5.2 What to do when the budget starts drifting
If your project is already slipping financially, move quickly but calmly. First, reforecast based on current facts rather than the original estimate. Second, identify the main drivers of variance. Third, separate must-have work from nice-to-have work. Fourth, bring stakeholders into the conversation with options, not just problems.
Corrective action may include reducing scope, resequencing work, renegotiating vendor terms, slowing hiring, or requesting additional funding. The right response depends on the project’s strategic importance and how much flexibility exists around time, money, and outcomes.
The mistake to avoid is silent drift. Projects rarely recover because people waited and hoped the numbers would fix themselves.

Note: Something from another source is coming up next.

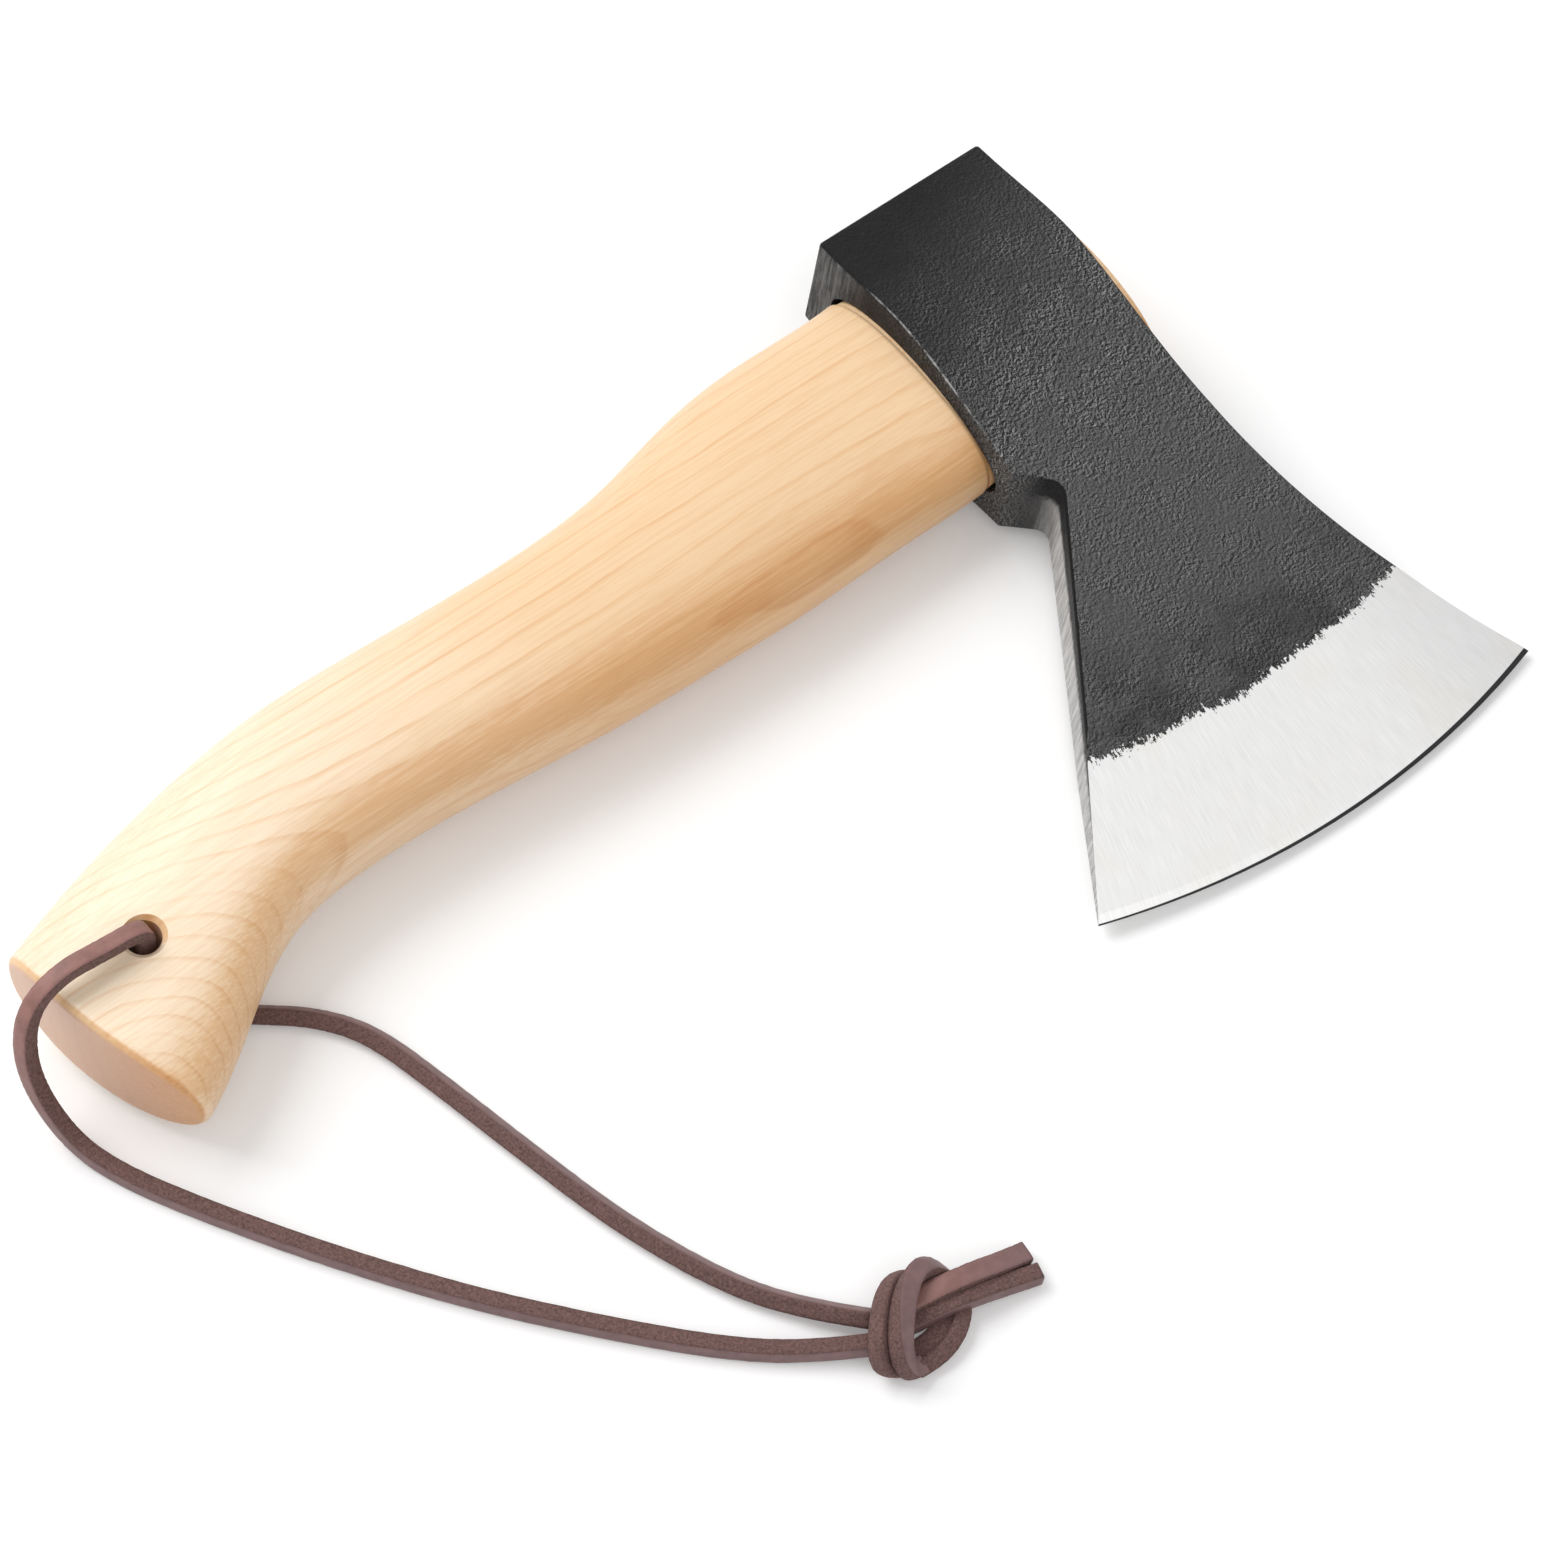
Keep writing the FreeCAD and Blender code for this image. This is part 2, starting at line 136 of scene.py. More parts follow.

6. The Bottom Line on Budget Discipline
Poor budget management can damage a project before execution fully begins because it influences every major decision that follows. A flawed estimate leads to flawed expectations. Weak tracking hides problems. Missing contingency leaves no room for reality. And poor communication turns manageable issues into political ones.
But none of this means budgeting has to be rigid or fear-driven. The best project budgets are practical, transparent, and adaptable. They help teams make tradeoffs intelligently, respond to change without panic, and protect both delivery and trust.
If you want a project to succeed, treat the budget as a strategic tool from the start. Define scope carefully, estimate with evidence, monitor continuously, plan for risk, and communicate early. That combination will not eliminate uncertainty, but it will make your project far less likely to be killed by preventable financial mistakes.